The war years were a period of very rapid change in popular music, due not only to the war itself, but to the American Federation of Musicians undertaking a recording strike, prompted by disputes of record royalties, from August, 1942, until late 1944. Musicians could not record (except on V-Discs, recordings made especially for use by the armed forces), although vocalists could and did. In an era in which swing bands balanced their repertoires between swinging instrumentals and softer, sweeter vocal tunes, the effect of the recording ban was profound: by the close of the ban, vocalists had become central to the American popular recording industry, a condition that has not changed since the forties. Also, freed from the constraints of commercial recording, many musicians focused on more adventurous playing; it’s generally agreed that bebop, with lengthy, complicated solos replacing full band or sectional playing of a song’s melody, developed during the recording ban.

Thus, in the post-war era, there are three distinctive major stylistic changes to swing-based jazz: the rise of non-danceable, intellectually and artistically-rigorous small group bebop (which effectively distanced jazz from mainstream pop), the further development of more compositionally complex full-band jazz (the golden age of Duke Ellington’s and Count Basie’s bands, and the experimentation of Stan Kenton), and what is usually thought of as the Golden Age of Traditional Pop Singing – solo jazz-inflected vocalists influenced by Armstrong and by Billie Holiday, singing selections from the Great American Songbook (the Gershwins, Cole Porter) in lightly swinging arrangements by former swing musicians (Nelson Riddle, especially, but also Billy May, Gordon Jenkins, and many others).

These stylistic changes were accompanied by very rapid technological changes – particularly the introduction of magnetic tape and Les Paul’s experimentation with tape-based overdubbing (“How High the Moon” features only Les Paul’s overdubbed guitars and Mary Ford’s overdubbed vocals). Further, the introduction of the long-playing album and the 45-rpm single in 1948 accompanied the boon in post-War incomes in America. Increased disposable income meant increased money that could be spent on entertainment; singles gradually becoming the province of casual listeners and, especially, teenagers while lps focused on classical, jazz, and “adult” pop.

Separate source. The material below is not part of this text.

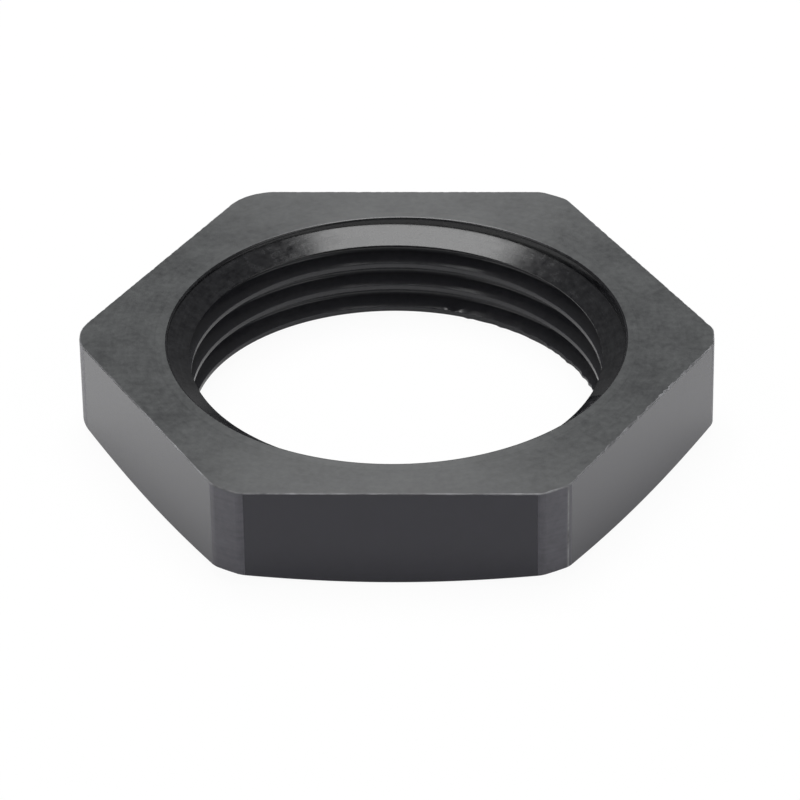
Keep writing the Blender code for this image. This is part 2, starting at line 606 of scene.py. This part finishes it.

The greater track times available on lps made the reproduction of lengthy bebop performances on disc a reality and allowed concept-based albums by singers (particularly the classic Capitol Sinatra albums of the fifties) possible.

Bop grew out of earlier swing-based precursors, especially the rhythmic and harmonic innovations of Coleman Hawkins and Charlie Christian (both included on Volume Two): improvising complex melodic lines over a standard’s chord changes until the original melody is either unrecognizable or disappears completely. The bop musicians’ reliance on the same standards the pop vocalists were recording and re-recording, often songs from the previous twenty years that had initially been written for Broadway, further solidified the sense that these songs were the high point of uniquely American art – “Stardust” by Lester Young, “Sweet Lorraine” by Art Tatum, “Get Happy” by Bud Powell. By taking songs that were familiar to audiences and reinventing them harmonically and melodically, bop soloists created an effect similar to that already present in blues and much later evident in hip hop – the presentation of a singular individual vision against a pre-existing framework, resulting in the equivalent of modernist (and post-modernist) intertextuality.

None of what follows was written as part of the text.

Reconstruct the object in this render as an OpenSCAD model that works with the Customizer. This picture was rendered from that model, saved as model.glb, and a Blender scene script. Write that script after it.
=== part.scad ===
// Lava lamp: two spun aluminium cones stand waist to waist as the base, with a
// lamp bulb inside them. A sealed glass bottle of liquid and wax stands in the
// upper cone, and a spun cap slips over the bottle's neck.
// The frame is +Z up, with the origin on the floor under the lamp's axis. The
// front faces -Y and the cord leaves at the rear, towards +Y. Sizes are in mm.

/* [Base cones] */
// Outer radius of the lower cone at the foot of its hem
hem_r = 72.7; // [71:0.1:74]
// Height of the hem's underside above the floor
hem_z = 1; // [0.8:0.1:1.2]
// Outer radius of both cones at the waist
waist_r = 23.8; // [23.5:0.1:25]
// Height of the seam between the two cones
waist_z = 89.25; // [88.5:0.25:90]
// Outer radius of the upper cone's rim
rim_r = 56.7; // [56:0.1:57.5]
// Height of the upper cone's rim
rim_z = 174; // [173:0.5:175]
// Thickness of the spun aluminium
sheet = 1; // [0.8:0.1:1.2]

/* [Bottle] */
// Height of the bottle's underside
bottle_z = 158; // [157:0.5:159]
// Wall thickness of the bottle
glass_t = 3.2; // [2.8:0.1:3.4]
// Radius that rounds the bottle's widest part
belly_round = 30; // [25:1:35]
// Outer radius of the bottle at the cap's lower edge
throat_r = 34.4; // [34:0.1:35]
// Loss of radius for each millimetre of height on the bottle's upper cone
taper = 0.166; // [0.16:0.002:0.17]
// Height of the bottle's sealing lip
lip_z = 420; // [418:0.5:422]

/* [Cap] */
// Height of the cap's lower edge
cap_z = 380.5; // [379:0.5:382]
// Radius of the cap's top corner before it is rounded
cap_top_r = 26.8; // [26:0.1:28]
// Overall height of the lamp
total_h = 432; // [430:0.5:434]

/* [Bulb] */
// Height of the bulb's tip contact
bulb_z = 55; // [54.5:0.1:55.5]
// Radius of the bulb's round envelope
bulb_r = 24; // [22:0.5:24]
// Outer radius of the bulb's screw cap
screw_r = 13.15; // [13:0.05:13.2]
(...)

Saxophonist Charlie Parker and trumpeter Dizzy Gillespie are the recognized fathers of the genre. Parker’s favorite among his own recordings was the Bird with Strings album, which saw him playing more conventionally than his more critically-lauded recordings while the live recording of “Perdido” features him (billed as Charlie “Chan” for contractual reasons), Gillespie, Charles Mingus, Max Roach, and Bud Powell as “The Quintet.” Parker’s influence on jazz and, in particular, on the growing pre-eminence of the saxophone as the jazz instrument cannot be understated. As Mingus titled a composition, “If Charlie Parker Were a Gunslinger, There’d Be a Lot of Dead Copycats.”

Similar techniques were being employed by the pop vocalists; Billie Holiday’s technique of lagging behind the beat and ‘acting’ the song’s lyric was a profound influence on all pop singing to follow: Frank Sinatra named her as his greatest vocal influence (and her influence is clearly heard in the vocals included here by both Sinatra and by Anita O’Day), while Nat King Cole and Ella Fitzgerald extend Louis Armstrong’s scat improvisation on the melody into swing territory.

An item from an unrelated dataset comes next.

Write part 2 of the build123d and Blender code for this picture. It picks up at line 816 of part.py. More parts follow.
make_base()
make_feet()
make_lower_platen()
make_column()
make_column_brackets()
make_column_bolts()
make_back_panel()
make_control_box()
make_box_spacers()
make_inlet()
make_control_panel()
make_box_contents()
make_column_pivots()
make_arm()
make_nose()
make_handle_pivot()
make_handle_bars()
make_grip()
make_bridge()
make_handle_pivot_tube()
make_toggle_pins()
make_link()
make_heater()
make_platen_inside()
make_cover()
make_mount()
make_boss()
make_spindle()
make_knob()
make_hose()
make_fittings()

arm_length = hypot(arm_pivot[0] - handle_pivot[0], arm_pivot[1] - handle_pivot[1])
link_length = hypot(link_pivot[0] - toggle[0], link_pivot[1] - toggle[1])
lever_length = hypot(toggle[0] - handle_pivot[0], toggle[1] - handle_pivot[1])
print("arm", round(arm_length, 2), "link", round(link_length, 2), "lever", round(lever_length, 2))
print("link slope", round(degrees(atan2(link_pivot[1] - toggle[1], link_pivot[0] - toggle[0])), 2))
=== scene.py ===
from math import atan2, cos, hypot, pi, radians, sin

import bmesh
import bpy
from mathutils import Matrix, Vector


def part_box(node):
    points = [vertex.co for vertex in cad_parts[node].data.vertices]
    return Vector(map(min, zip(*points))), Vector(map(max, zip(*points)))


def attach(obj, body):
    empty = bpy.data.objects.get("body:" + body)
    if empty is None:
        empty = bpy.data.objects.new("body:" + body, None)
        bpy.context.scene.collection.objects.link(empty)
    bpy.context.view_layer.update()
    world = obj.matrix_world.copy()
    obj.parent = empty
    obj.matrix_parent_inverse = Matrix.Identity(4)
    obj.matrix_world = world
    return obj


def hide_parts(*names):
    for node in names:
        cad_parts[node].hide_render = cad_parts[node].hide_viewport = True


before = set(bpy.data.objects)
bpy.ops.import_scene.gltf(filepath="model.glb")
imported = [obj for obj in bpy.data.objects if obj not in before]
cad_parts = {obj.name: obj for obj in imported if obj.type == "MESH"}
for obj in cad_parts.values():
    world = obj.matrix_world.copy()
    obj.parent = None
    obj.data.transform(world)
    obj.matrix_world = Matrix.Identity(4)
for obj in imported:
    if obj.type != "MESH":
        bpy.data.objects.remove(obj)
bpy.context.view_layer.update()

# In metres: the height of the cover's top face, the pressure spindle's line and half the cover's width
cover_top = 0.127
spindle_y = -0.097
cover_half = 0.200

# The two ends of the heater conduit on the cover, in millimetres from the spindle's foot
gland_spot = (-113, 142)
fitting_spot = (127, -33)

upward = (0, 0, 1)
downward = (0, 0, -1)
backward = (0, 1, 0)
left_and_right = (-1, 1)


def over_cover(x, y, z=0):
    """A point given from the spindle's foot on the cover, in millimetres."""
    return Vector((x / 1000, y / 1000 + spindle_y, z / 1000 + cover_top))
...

The recording industry had changed massively by the end of the forties: technology allowed for greater innovation while the gulf between jazz and pop started to widen into one that would never again be closed. As pop became big business again, the album became the venue of “adult” artists and singles started to be where novelties, dance records, and unproven artists found their outlet, thus setting the stage for the rhythm and blues and rock and roll revolutions to come.